The government issued a very short statement saying China should not dwell on the past but look towards the future.

North Asia correspondent Matthew Carney joins me on the line from Tokyo.

MARK COLVIN: So, what have they said? It's very, very quiet there.

MATTHEW CARNEY: Yeah, very quiet. I mean really nothing, it was a very, very short statement from the cabinet secretary who literally said that.

But it's not really a big issue here. I mean most ordinary Japanese are largely ignorant of the war crimes committed by the Japanese Imperial Army's occupation of China, and as we've heard, the 10 million killed and there were barbaric war crimes here.

I mean there's the horrendous chemical and biological attacks on civilians and soldiers and of course, you know, the infamous rape and pillage of Nanjing.

But the Japanese are not taught this history, it's just simply not part of their curriculum.

MARK COLVIN: It's completely unlike, in that sense, it's completely unlike Germany, which around the 60s and 70s totally revamped its education system so that everybody would know about the Holocaust.

MATTHEW CARNEY: Absolutely, and when you go the step further and you talk to Japanese about it they act surprised that the Chinese have this intensity of feeling, some of them are really dumbstruck by it.

They just have no idea, it is quite surprising.

MARK COLVIN: But you just mentioned that in what they call Manchukuo, there were these horrible chemical experiments for instance and there were atrocities that really have been covered up in Japan.

MATTHEW CARNEY: There have been and you just have to look at Unit 731.

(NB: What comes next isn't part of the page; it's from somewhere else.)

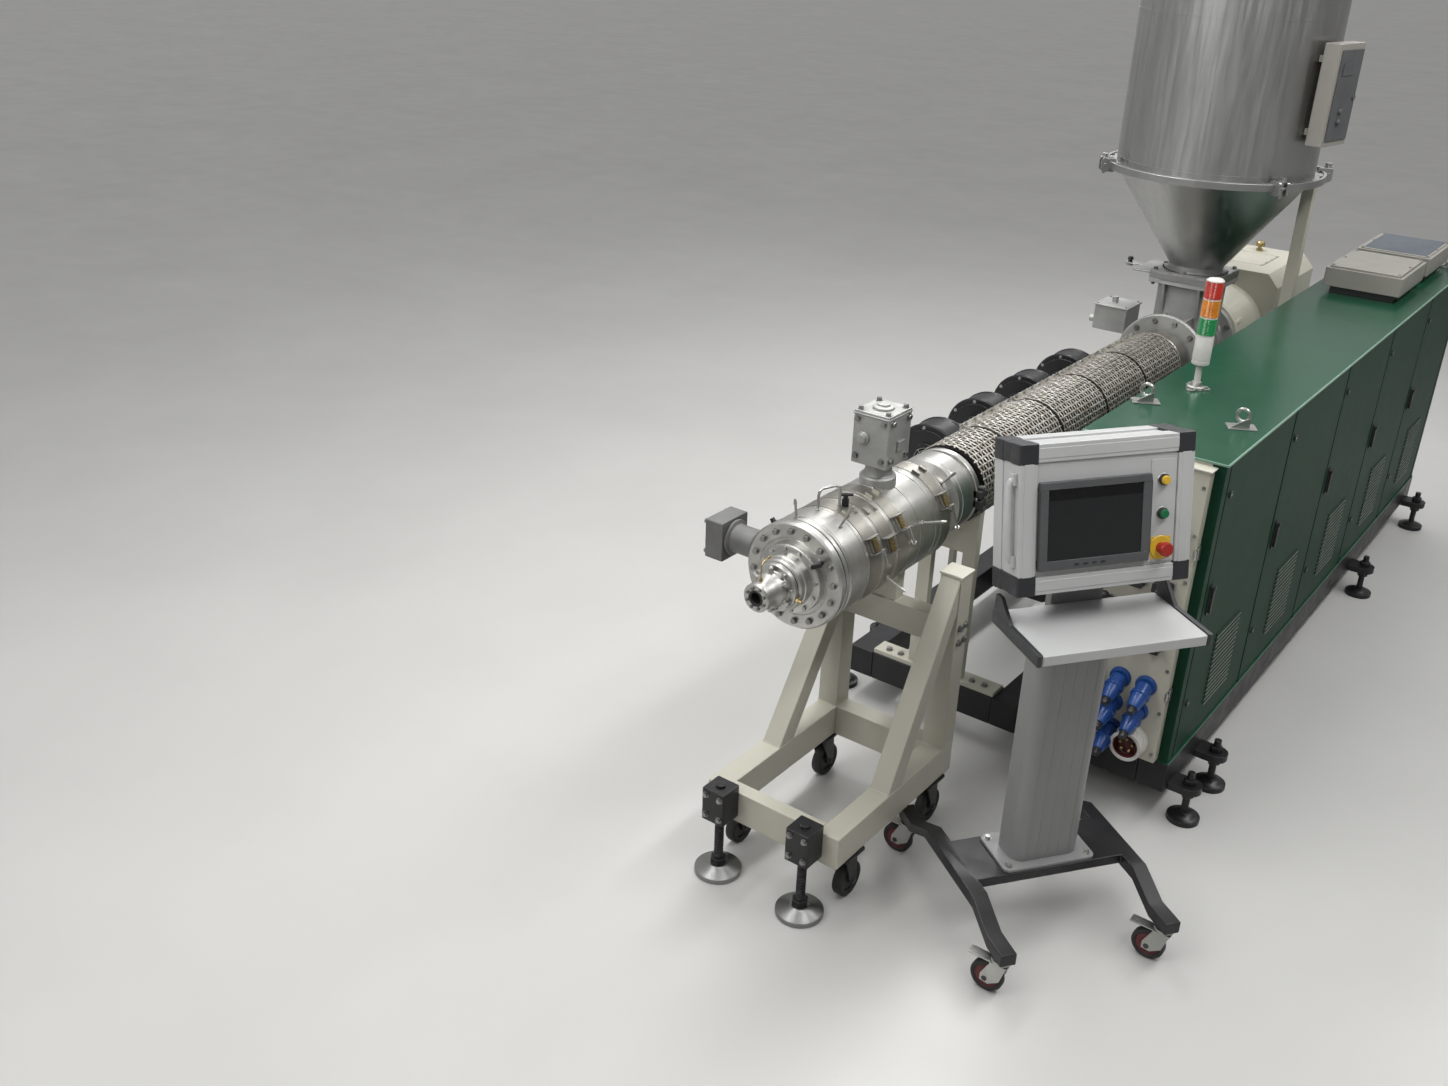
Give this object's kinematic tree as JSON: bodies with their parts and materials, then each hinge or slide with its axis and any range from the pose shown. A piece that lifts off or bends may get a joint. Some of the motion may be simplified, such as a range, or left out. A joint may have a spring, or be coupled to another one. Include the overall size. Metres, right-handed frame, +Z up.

I mean these were absolutely horrendous - the biological warfare, spreading the bubonic plague on entire villages of a 100,000, the live human experimentations, are really on a scale that is not known.

And of course what happened at the Tokyo tribunals is that the Americans cut a deal here and said, give us your research and you'll get clemency which happened because the Americans wanted to use that research.

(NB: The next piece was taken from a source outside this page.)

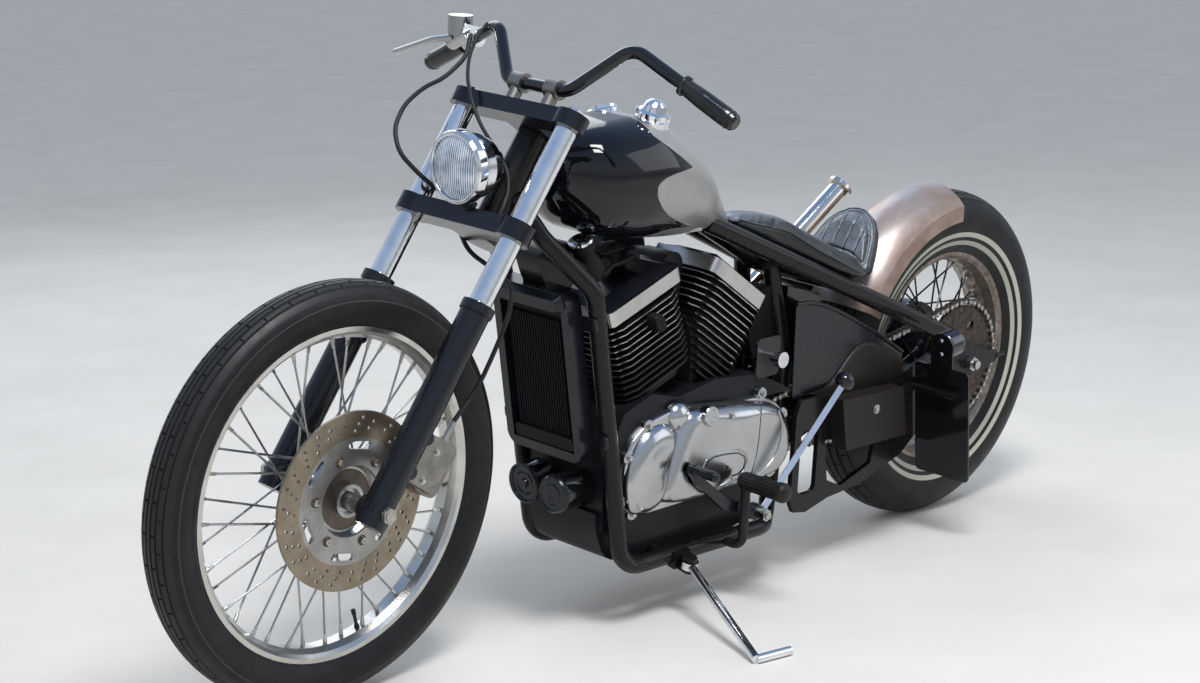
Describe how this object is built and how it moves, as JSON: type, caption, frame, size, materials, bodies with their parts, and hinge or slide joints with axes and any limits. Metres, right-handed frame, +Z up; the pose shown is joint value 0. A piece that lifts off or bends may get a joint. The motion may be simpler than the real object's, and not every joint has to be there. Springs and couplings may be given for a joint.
{
  "type": "chopper motorcycle",
  "caption": "Low chopper motorcycle with a long raked fork, finned V engine, chain drive, solo seat and a short side stand, parked leaning on it.",
  "frame": {"origin": "on the ground under the middle of the overall box", "axes": "+X forward, +Y to the rider's left, +Z up; the machine leans 5 degrees towards +Y onto its side stand"},
  "size_m": [2.292, 0.7594, 1.0884],
  "materials": {
    "tyre_rubber": "matt, white ring on the walls",
    "rim_steel": "worn plate",
    "rear_steel": "rusty grey",
    "hub_black": "satin",
    "disc_bronze": "rubbed, tan",
    "chain_steel": "oily, brown",
    "axle_steel": "bare",
    "fork_alloy": "cast",
    "fork_chrome": "hard plate",
    "clamp_black": "satin",
    "bar_black": "satin",
    "riser_alloy": "cast",
    "grip_rubber": "ribbed",
    "frame_black": "worn gloss",
    "engine_black": "black, heat stained",
    "head_alloy": "polished",
    "radiator_black": "matt",
    "pipe_steel": "heat tinted",
    "tank_paint": "gloss black with silver panel",
    "cap_chrome": "bright",
    "seat_leather": "quilted",
    "pan_steel": "satin",
    "fender_steel": "bare, brown stained",
    "lever_steel": "rubbed"
  },
  "bodies": {
    "frame": {"main_frame": "frame_black", "rear_frame": "frame_black", "crankcase": "engine_black", "front_cylinder": "engine_black", "rear_cylinder": "engine_black", "head_covers": "head_alloy", "left_cover": "head_alloy", "right_cover": "head_alloy", "carburettor": "head_alloy", "radiator": "radiator_black", "radiator_cowl": "radiator_black", "oil_filter": "radiator_black", "horn": "radiator_black", "exhaust": "pipe_steel", "fuel_tank": "tank_paint", "tank_caps": "cap_chrome", "seat": "seat_leather", "seat_pan": "pan_steel", "rear_fender": "fender_steel", "tail_lamp": "pan_steel", "plate_bracket": "pan_steel", "side_box": "pan_steel", "key_switch": "cap_chrome", "battery_box": "pan_steel", "foot_pegs": "grip_rubber", "pedals": "frame_black", "shift_lever": "lever_steel", "stand_bracket": "axle_steel", "chain": "chain_steel", "rear_axle": "axle_steel", "brake_plate": "hub_black"},
    "steering": {"lower_clamp": "clamp_black", "upper_clamp": "clamp_black", "stanchions": "fork_chrome", "fork_legs": "clamp_black", "front_axle": "axle_steel", "headlamp": "clamp_black", "lamp_bracket": "clamp_black", "risers": "riser_alloy", "handlebar": "bar_black", "grips": "grip_rubber", "brake_lever": "bar_black", "caliper": "fork_alloy", "brake_hose": "grip_rubber", "throttle_cable": "grip_rubber"},
    "front_wheel": {"front_tyre": "tyre_rubber", "front_rim": "rim_steel", "front_hub": "rim_steel", "brake_disc": "disc_bronze"},
    "rear_wheel": {"rear_tyre": "tyre_rubber", "rear_rim": "rear_steel", "rear_hub": "hub_black", "rear_sprocket": "chain_steel"},
    "side_stand": {"side_stand": "lever_steel"}
  },
  "joints": [
    {"name": "steering_turn", "type": "hinge", "parent": "frame", "child": "steering", "pos_m": [0.41289, -0.00378, 0.81607], "axis": [-0.5592, 0.0723, 0.8259], "range_deg": [-35, 35]},
    {"name": "front_wheel_spin", "type": "hinge", "parent": "steering", "child": "front_wheel", "pos_m": [0.794, -0.04446, 0.35118], "axis": [0, 0.9962, -0.0872], "continuous": true},
    {"name": "rear_wheel_spin", "type": "hinge", "parent": "frame", "child": "rear_wheel", "pos_m": [-0.806, -0.0455, 0.33923], "axis": [0, 0.9962, -0.0872], "continuous": true},
    {"name": "side_stand_fold", "type": "hinge", "parent": "frame", "child": "side_stand", "pos_m": [0.062, 0.08371, 0.09504], "axis": [0.0354, 0.2895, 0.9565], "range_deg": [0, 100]}
  ]
}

So it was further buried; it really hasn't been dealt with, this past at all in this country.

MARK COLVIN: But it does keep coming up over the long period that I've been doing this program.

I have the impression that it comes up every now and then and usually the way it comes up is through somebody in Japan denying that one of these things happened, or of course a prime minister going to the Yasukuni Shrine, where among other people, some war criminals are buried.

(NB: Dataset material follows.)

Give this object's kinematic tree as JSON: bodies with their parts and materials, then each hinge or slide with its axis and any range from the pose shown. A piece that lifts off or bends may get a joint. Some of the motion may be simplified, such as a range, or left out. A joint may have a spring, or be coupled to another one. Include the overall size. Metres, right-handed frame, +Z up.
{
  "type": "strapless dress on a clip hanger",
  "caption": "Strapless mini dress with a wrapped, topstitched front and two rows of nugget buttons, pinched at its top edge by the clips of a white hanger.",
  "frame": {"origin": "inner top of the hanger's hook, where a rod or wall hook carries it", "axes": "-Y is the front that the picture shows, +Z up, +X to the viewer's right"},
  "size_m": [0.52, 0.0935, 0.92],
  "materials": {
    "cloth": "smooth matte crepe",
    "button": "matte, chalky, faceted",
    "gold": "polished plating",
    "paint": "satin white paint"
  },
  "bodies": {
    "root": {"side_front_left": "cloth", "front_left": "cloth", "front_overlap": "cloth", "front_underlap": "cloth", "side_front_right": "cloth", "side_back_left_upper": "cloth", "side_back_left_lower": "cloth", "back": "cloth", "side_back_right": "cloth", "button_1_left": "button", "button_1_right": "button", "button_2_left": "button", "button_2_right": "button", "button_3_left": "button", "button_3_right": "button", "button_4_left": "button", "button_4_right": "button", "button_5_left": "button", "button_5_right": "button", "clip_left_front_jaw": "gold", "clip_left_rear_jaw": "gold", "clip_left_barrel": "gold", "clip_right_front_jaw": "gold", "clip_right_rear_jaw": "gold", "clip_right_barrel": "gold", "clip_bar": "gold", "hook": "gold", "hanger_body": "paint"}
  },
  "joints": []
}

MATTHEW CARNEY: Yeah, absolutely and prime minister Shinzo Abe has been a very central part of this.

He spent the last two years really questioning and in fact ordering reviews of, you know, did the Japanese Imperial Army use comfort women? Were they forced?

Did the rape and pillage of Nanjing ever happen? And it seems he's serving his far-right audience here which some people say he's very much a part of.

And the irony here is that the further we move away, 70 years from World War II, the more it defines the relationships between China, Japan and South Korea and prime minister Abe seems intent on really picking those sores open and many people say it's really a lose-lose situation here because they're just going to antagonise South Korea and China.

MARK COLVIN: Thank you very much Matthew, and of course all that taking place against the backdrop of China's increasing militarisation in the area.